Bridle ornament in the form of a raptor head
The Lydians and their World
(2010)
Cat. 50
- Date
- Late 7th to early 6th c BC., Lydian
- Museum
- Manisa, Archaeological and Ethnographic Museum, 5941
- Museum Inventory No.
- 5941
- Sardis or Museum Inv. No.
- M68.001
- Material
- Bronze/Copper Alloy, Lead
- Object Type
- Metalwork
- Metalwork Type
- Horsetrapping
- Site
- Sardis
- Sector
- PN
- Trench
- PN
- B-Grid Coordinates
- W260.7 / S344.5 *86.8
- Description
- Bronze, with a filling of lead.
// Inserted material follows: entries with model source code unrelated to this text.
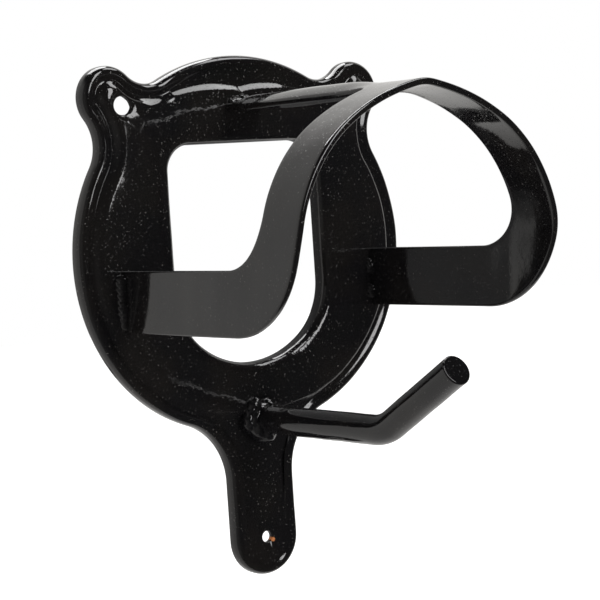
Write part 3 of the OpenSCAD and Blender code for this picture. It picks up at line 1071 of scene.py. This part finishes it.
@dataclass
class Studio:
    """Pale floor, white backdrop, soft lamps and the camera."""

    floor_z: float = -0.42
    floor_size: float = 9.0
    softboxes: list[Softbox] = field(default_factory=lambda: [
        Softbox("back_top", 165, 62, (0.70, 0.55), 9.0),
        Softbox("right_top", 75, 60, (0.50, 0.40), 6.0),
        Softbox("front_strip", 12, 33, (0.32, 0.95), 9.0),
    ])
    camera_place: tuple[float, float, float] = (-0.3999, -0.5560, 0.0251)
    heading: float = 37.4
    pitch: float = -3.62
    roll: float = -3.77
    lens: float = 112.55

    def build(self) -> None:
        """Make everything that isn't part of the bracket."""
        self.floor()
        self.flag()
        self.backdrop()
        for box in self.softboxes:
            box.place(Vector((0.0, -0.04, -0.01)))
        self.camera()

    def floor(self) -> None:
        """Lay a plain pale floor well below the bracket."""
        s = self.floor_size / 2
        mesh = bpy.data.meshes.new("floor")
        corners = [(-s, -s), (s, -s), (s, s), (-s, s)]
        mesh.from_pydata([(x, y, self.floor_z) for x, y in corners], [], [(0, 1, 2, 3)])
        material = bpy.data.materials.new("pale_floor")
        material.use_nodes = True
        shader = material.node_tree.nodes["Principled BSDF"]
        shader.inputs["Base Color"].default_value = (0.86, 0.86, 0.85, 1)
        shader.inputs["Roughness"].default_value = 0.9
        shader.inputs["Emission Color"].default_value = (1, 1, 1, 1)
        shader.inputs["Emission Strength"].default_value = 1.0
        mesh.materials.append(material)
        floor = bpy.data.objects.new("floor", mesh)
        floor.visible_glossy = False
        bpy.context.scene.collection.objects.link(floor)

    def flag(self) -> None:
        """Hang a dark card behind the window, out of the camera's sight, to shade what shines through it."""
        mesh = bpy.data.meshes.new("flag")
        side, behind, low, high = 0.07, 0.05, -0.07, 0.06
        corners = [(-side, low), (side, low), (side, high), (-side, high)]
        mesh.from_pydata([(x, behind, z) for x, z in corners], [], [(0, 1, 2, 3)])
        material = bpy.data.materials.new("dark_card")
        material.use_nodes = True
        shader = material.node_tree.nodes["Principled BSDF"]
        shader.inputs["Base Color"].default_value = (0.05, 0.05, 0.05, 1)
        shader.inputs["Roughness"].default_value = 0.9
        # The card glows faintly: painted shade, a dim stand-in for the shadowed backdrop that reflections see
        # through the window.
        shader.inputs["Emission Color"].default_value = (1, 1, 1, 1)
        shader.inputs["Emission Strength"].default_value = 0.18
        mesh.materials.append(material)
        card = bpy.data.objects.new("flag", mesh)
        card.visible_camera = False
        card.visible_shadow = False
        bpy.context.scene.collection.objects.link(card)

    def backdrop(self) -> None:
        """Light the world: a white backdrop behind the bracket, dark towards its front and above."""
        world = bpy.data.worlds.new("studio")
        world.use_nodes = True
        bpy.context.scene.world = world
        nodes = Nodes(world.node_tree)
        way = nodes.add("ShaderNodeTexCoord").outputs["Generated"]
        split = nodes.add("ShaderNodeSeparateXYZ")
        nodes.link(way, split.inputs[0])
        behind = nodes.ramp(split.outputs["Y"], -0.10, 0.16, 0.0, 1.0)
        below = nodes.ramp(split.outputs["Z"], 0.55, 0.85, 1.0, 0.0)
        left = nodes.ramp(split.outputs["X"], -0.95, -0.45, 0.22, 0.03)
        bright = nodes.ramp(split.outputs["X"], -0.25, 0.25, 0.72, 1.0)
        wall = nodes.add("ShaderNodeMath", operation="MULTIPLY")
        nodes.link(behind, wall.inputs[0])
        nodes.link(below, wall.inputs[1])
        light = nodes.add("ShaderNodeMix", data_type="FLOAT")
        nodes.link(wall.outputs[0], light.inputs["Factor"])
        nodes.link(left, light.inputs["A"])
        nodes.link(bright, light.inputs["B"])
        room = nodes.add("ShaderNodeBackground")
        nodes.link(light.outputs["Result"], room.inputs["Strength"])
        room.inputs["Color"].default_value = (1.0, 0.985, 0.96, 1)
        plain = nodes.add("ShaderNodeBackground")
        plain.inputs["Color"].default_value = (1, 1, 1, 1)
        seen = nodes.add("ShaderNodeMixShader")
        nodes.link(nodes.add("ShaderNodeLightPath").outputs["Is Camera Ray"], seen.inputs["Fac"])
        nodes.link(room.outputs[0], seen.inputs[1])
        nodes.link(plain.outputs[0], seen.inputs[2])
        nodes.link(seen.outputs[0], nodes.add("ShaderNodeOutputWorld").inputs["Surface"])

    def camera(self) -> None:
        """Set the camera: its heading turns it from +Y towards +X, then pitch and roll."""
        data = bpy.data.cameras.new("camera")
        data.lens = self.lens
        data.sensor_width = 36.0
        data.clip_start, data.clip_end = 0.05, 50.0
        camera = bpy.data.objects.new("camera", data)
        camera.location = self.camera_place
        turn_to = Euler((math.radians(90 + self.pitch), 0, math.radians(-self.heading)), "XYZ").to_matrix()
        tilt = Euler((0, 0, math.radians(self.roll)), "XYZ").to_matrix()
        camera.rotation_euler = (turn_to @ tilt).to_euler()
        bpy.context.scene.collection.objects.link(camera)
        bpy.context.scene.camera = camera


# ---------------------------------------------------------------- assembly


RUST = Spot((2.3, -3.4, -105.3), 1.4, (0.40, 0.13, 0.03))


def dress(piece: bpy.types.Object, node: str) -> None:
    """Hand a finished piece to the frame.

    Args:
        piece: The piece.
        node: Frame node that it stands for.
    """
    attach(piece, "root")
    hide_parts(node)
    log.info("%s stands for %s with %d faces", piece.name, node, len(piece.data.polygons))


def main() -> None:
    """Load the frame, build every piece and the studio, and log each piece's face count."""
    logging.basicConfig(level=logging.INFO)
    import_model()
    bpy.context.scene.view_settings.view_transform = "Standard"
    Studio().build()
    cradle = Cradle(GlossCoat("cradle_coat", Peel.SMOOTH, wave_depth=0.00003))
    hook = Hook(GlossCoat("bar_coat", Peel.SMOOTH, wave_depth=0.00003, dust=0.2))
    plate = BackPlate(GlossCoat("plate_coat", Peel.DIPPED, spots=(RUST,), smooth_beyond=67.0))
    welds = Welds(GlossCoat("weld_coat", Peel.POOLED, dust=0.1), cradle, hook)
    dress(plate.build(), "back_plate")
    dress(cradle.build(), "cradle")
    dress(hook.build(), "hook_rod")
    dress(welds.hook_collar(), "hook_weld")
    dress(welds.arm(-1, "left_arm_bead", 51), "left_arm_welds")
    dress(welds.arm(1, "right_arm_bead", 71), "right_arm_welds")
    dress(welds.strip(), "spine_weld")


if __name__ == "__main__":
    main()
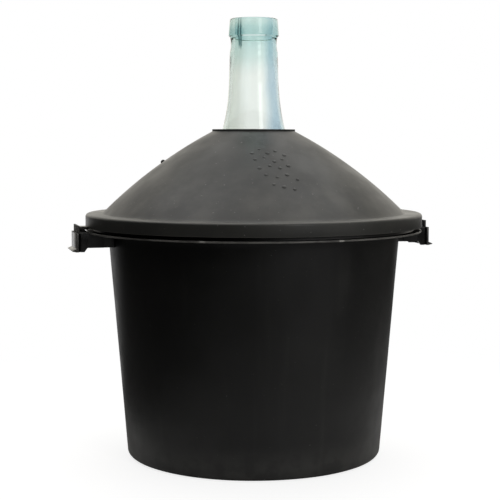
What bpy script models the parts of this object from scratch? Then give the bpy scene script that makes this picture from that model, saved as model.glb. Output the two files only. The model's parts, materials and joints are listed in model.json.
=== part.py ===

The ornament features a raptor “head with solid curved beak and hollow neck forming base. The round eyes are in relief; pupil and beak defined by incision. The neck is pierced laterally by four circular openings; a fifth perforation is at the base” (Waldbaum 1983, 40). Maximum height 0.042 m.
- Comments
- Recovered from an extramural occupation quarter at Sardis (excavation sector PN). The piece is a Riemenkreuzung, which stabilized the crossing of two bridle straps (like two others, No. 51). “The once hollow neck was filled with lead secondarily, perhaps to convert it into a weight” (Waldbaum 1983, 40). Identified as “pseudonomadische” by Ivantchik.
- See Also
- Greenewalt, “Horsemanship”.
- Bibliography
- Waldbaum 1983a, 40, no. 85; Ivantchik 2001, 79-81, fig. 34, no. 4.